久 留米絣、伊予絣に続き生まれた備後絣は富田久三郎が文久元年(1861)独自に考案した文久絣が基になったといわれます。『ヒストリー 日本のジーンズ』日本繊維新聞社発行(2006年)の記事「備中・備後紀行」のなかで逸話として、久三郎の不在時に来訪した阿波の某氏が絹織の「浮織」の技法を記した書を残し、久三郎はそれを研究して綿織物に応用し原糸を糸で括ることで、井桁文様を作りだすことに成功したと書かれていました。大変興味深い内容でいろいろ想像してしまいました。阿波の某氏とは藍商人のことだと思いますし、文久絣は始めから輸入紡績糸を使用して絣の生産を始めましたので、藍玉をたくさん売るため商品開発の助言をしたのではないかと思いました。文久絣の誕生は他の説が一般的なので信憑性はわかりませんが、阿波の藍商人の商売方法の一端を見るようでした。売場株を持っている藍商人の特長は持船で「のこぎり商法」といわれる行き帰りの商売をしていました。葉藍作りから蒅・藍玉製造まで一貫して行い、藍玉を自ら全国各地の売場に販売し、さらに売場先の国産品を買い入れて京都、大坂、藩内へと交易までも生業とする総合商社のような活動をしています。
明治になって備後絣と名付け大阪市場伊藤忠商店に200反を販売し、明治13年には年産11.5万反、44年33万反、昭和元年82万反と生産を増やし、その後は手織機から足踏機、8年には力織機の導入で10年には130万反まで生産しますが、戦争をはさみ衣料品統制規則が廃止されるまで停止します。
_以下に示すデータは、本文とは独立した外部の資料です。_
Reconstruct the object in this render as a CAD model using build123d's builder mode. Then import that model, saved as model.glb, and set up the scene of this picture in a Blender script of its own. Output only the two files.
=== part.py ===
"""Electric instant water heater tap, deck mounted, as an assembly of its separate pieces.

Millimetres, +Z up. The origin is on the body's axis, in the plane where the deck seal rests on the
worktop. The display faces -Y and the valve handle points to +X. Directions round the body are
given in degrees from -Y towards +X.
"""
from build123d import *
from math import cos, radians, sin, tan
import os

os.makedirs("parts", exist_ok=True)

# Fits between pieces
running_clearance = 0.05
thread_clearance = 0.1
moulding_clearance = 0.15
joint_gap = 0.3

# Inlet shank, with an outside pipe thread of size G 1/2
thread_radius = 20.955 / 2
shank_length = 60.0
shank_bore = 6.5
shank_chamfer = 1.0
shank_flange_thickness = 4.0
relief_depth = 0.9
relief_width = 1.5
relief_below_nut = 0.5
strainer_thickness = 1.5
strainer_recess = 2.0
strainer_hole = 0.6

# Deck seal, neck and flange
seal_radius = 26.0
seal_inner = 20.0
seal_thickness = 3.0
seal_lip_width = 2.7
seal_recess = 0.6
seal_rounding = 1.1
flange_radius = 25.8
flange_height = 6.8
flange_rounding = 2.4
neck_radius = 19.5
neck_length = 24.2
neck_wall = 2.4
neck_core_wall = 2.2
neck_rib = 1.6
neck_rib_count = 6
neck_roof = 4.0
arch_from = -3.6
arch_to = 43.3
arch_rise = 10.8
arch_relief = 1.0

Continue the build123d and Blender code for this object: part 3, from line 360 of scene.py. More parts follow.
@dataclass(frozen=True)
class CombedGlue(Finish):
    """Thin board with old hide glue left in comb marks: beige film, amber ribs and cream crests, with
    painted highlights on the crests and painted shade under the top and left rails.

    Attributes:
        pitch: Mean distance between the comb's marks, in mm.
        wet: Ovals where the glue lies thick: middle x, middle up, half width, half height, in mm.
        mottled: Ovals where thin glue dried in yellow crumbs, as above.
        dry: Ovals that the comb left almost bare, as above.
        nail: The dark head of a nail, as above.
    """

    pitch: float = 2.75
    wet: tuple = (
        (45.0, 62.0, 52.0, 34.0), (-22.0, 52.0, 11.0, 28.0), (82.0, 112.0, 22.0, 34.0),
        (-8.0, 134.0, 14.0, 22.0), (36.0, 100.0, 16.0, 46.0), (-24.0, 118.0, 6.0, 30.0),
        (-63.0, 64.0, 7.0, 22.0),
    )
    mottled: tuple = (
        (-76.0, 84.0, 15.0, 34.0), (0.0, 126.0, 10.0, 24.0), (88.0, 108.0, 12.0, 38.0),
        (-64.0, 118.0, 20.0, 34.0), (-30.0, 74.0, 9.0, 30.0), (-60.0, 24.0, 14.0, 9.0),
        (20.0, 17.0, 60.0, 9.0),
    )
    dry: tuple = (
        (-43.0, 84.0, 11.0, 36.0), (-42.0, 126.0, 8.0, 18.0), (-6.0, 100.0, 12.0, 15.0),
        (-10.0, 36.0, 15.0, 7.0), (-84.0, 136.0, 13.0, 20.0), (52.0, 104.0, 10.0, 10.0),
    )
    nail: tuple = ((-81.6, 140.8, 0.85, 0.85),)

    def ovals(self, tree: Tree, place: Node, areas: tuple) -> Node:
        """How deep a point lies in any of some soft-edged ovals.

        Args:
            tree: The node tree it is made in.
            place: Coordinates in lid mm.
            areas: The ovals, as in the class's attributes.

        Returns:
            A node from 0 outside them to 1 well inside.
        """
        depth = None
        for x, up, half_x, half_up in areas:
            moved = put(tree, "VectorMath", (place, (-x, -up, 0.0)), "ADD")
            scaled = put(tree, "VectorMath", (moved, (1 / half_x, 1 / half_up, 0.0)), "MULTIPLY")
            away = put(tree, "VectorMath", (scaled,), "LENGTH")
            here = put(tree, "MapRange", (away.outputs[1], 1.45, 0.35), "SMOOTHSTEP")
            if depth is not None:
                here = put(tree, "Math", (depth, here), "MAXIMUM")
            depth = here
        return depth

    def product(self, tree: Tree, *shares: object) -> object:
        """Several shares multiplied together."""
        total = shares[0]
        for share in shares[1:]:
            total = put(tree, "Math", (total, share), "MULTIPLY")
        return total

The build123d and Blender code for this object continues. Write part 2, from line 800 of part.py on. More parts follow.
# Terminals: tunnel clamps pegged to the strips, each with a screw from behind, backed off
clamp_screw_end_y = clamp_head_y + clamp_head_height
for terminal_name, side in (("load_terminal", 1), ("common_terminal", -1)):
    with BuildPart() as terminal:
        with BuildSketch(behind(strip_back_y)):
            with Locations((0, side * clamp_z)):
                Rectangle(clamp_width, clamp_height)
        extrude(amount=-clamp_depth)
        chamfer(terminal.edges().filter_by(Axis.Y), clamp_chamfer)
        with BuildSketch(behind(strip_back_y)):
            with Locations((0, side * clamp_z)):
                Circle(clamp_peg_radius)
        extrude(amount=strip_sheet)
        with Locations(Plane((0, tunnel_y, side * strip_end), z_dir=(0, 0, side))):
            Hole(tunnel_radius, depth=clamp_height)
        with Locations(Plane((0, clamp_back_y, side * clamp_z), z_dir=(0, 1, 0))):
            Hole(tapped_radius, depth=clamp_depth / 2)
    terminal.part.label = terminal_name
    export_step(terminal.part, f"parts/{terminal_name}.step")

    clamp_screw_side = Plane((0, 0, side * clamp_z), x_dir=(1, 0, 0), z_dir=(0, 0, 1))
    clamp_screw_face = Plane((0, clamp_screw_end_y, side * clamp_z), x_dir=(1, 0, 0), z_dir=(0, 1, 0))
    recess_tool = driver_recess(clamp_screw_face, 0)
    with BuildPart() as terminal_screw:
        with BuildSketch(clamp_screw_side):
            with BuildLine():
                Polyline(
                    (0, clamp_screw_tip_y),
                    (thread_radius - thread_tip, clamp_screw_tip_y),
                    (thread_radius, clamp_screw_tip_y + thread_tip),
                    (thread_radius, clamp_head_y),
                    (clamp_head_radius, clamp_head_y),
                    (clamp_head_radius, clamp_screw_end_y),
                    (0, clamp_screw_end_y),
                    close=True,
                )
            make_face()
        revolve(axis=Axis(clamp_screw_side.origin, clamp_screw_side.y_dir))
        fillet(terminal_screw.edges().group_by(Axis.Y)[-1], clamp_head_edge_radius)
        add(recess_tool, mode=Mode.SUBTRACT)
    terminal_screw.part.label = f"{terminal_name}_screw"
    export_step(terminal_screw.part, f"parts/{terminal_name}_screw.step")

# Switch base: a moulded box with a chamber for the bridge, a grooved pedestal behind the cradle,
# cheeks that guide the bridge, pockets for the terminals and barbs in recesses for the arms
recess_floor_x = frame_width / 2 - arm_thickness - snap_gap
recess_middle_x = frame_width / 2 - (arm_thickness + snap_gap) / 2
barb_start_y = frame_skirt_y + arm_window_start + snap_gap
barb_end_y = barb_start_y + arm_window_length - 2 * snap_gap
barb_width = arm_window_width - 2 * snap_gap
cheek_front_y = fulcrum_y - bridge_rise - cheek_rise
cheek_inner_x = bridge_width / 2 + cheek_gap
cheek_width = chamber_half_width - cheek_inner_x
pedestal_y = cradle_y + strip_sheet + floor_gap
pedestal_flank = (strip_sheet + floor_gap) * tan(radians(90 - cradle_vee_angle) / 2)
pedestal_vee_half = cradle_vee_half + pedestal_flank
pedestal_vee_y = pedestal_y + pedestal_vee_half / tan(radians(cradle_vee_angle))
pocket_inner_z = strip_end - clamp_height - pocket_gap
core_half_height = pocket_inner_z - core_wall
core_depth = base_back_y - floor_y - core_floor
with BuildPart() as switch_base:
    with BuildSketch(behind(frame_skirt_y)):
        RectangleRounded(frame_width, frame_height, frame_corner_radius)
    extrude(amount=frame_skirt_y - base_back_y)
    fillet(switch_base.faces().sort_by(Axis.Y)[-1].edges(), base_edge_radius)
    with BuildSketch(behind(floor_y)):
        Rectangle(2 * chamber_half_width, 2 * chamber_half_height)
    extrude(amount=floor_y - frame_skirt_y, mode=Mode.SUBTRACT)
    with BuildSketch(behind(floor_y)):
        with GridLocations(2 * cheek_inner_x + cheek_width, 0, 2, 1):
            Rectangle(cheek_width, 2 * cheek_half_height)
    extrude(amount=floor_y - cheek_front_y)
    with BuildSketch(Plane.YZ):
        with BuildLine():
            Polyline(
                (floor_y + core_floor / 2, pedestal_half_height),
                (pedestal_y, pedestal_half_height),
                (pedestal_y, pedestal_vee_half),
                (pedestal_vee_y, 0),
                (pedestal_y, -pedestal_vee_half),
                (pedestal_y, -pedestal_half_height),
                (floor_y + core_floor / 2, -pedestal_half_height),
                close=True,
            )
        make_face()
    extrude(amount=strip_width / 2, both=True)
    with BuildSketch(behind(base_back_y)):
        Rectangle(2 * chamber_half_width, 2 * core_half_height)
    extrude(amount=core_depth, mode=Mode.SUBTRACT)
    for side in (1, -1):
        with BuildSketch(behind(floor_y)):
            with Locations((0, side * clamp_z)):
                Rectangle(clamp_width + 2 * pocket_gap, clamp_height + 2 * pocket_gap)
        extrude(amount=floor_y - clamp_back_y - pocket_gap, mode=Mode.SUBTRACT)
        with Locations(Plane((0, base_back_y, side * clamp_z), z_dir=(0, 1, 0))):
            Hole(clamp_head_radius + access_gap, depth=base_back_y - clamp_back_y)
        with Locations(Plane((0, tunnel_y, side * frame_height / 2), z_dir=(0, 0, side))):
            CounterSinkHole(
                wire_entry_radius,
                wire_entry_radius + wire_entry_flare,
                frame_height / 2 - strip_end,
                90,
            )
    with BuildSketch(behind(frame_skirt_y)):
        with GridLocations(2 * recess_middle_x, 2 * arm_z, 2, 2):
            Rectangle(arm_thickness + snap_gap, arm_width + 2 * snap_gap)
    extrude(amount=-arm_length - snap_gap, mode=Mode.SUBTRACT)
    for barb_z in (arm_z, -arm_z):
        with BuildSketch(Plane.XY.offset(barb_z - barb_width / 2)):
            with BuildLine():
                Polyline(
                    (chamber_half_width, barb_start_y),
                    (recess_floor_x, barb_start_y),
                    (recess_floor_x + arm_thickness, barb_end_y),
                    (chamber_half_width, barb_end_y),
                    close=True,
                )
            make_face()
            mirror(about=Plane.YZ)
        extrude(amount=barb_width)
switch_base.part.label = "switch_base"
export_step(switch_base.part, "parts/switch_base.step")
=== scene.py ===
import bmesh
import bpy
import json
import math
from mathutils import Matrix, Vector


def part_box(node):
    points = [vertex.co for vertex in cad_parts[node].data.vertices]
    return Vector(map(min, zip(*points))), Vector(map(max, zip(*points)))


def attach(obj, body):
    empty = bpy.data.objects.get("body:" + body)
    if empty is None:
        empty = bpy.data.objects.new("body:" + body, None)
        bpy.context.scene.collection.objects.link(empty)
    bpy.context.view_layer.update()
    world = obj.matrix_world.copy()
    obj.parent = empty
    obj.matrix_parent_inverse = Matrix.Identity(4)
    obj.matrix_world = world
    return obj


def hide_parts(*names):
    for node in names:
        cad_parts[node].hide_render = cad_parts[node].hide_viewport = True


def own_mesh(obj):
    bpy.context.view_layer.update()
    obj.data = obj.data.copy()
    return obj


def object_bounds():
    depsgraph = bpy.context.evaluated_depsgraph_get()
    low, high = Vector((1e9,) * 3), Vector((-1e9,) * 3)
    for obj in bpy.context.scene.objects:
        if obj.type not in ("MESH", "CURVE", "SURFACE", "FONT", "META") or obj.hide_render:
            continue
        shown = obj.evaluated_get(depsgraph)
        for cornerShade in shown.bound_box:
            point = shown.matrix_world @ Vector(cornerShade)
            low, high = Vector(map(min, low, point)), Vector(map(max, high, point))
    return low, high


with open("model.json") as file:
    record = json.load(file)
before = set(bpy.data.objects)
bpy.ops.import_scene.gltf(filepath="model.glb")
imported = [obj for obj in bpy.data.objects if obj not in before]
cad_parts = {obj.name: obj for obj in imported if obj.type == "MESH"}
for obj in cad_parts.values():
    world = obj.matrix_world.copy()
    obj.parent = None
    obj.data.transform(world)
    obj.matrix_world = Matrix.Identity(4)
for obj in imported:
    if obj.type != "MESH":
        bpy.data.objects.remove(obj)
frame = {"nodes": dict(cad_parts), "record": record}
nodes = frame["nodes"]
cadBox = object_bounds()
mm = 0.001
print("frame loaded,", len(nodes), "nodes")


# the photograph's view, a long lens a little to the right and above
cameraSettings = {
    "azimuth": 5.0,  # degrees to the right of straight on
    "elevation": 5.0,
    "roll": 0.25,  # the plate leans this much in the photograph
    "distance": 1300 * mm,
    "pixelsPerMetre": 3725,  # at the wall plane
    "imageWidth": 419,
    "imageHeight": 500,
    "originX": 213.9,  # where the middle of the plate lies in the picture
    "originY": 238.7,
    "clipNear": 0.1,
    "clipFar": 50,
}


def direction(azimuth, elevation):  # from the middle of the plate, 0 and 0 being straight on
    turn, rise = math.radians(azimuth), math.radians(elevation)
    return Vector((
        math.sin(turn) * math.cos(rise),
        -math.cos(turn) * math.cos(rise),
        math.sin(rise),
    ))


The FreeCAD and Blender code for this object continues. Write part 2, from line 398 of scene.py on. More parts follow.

27年には年産170万反、30年220万反、35年には330万反の最盛期を迎え全国生産高の7割を占めるまでに成長しました。
昭和30年三井化学工業株式会社と「三井インヂコ」の一括購入契約を結び、翌年には絣木綿織物「備後絣」の文字の商標登録が完了しました。昭和34年(1959)井伏鱒二『木靴の山』のなかで乙女の着る備後絣もほとんどが合成藍で染めた紺絣です。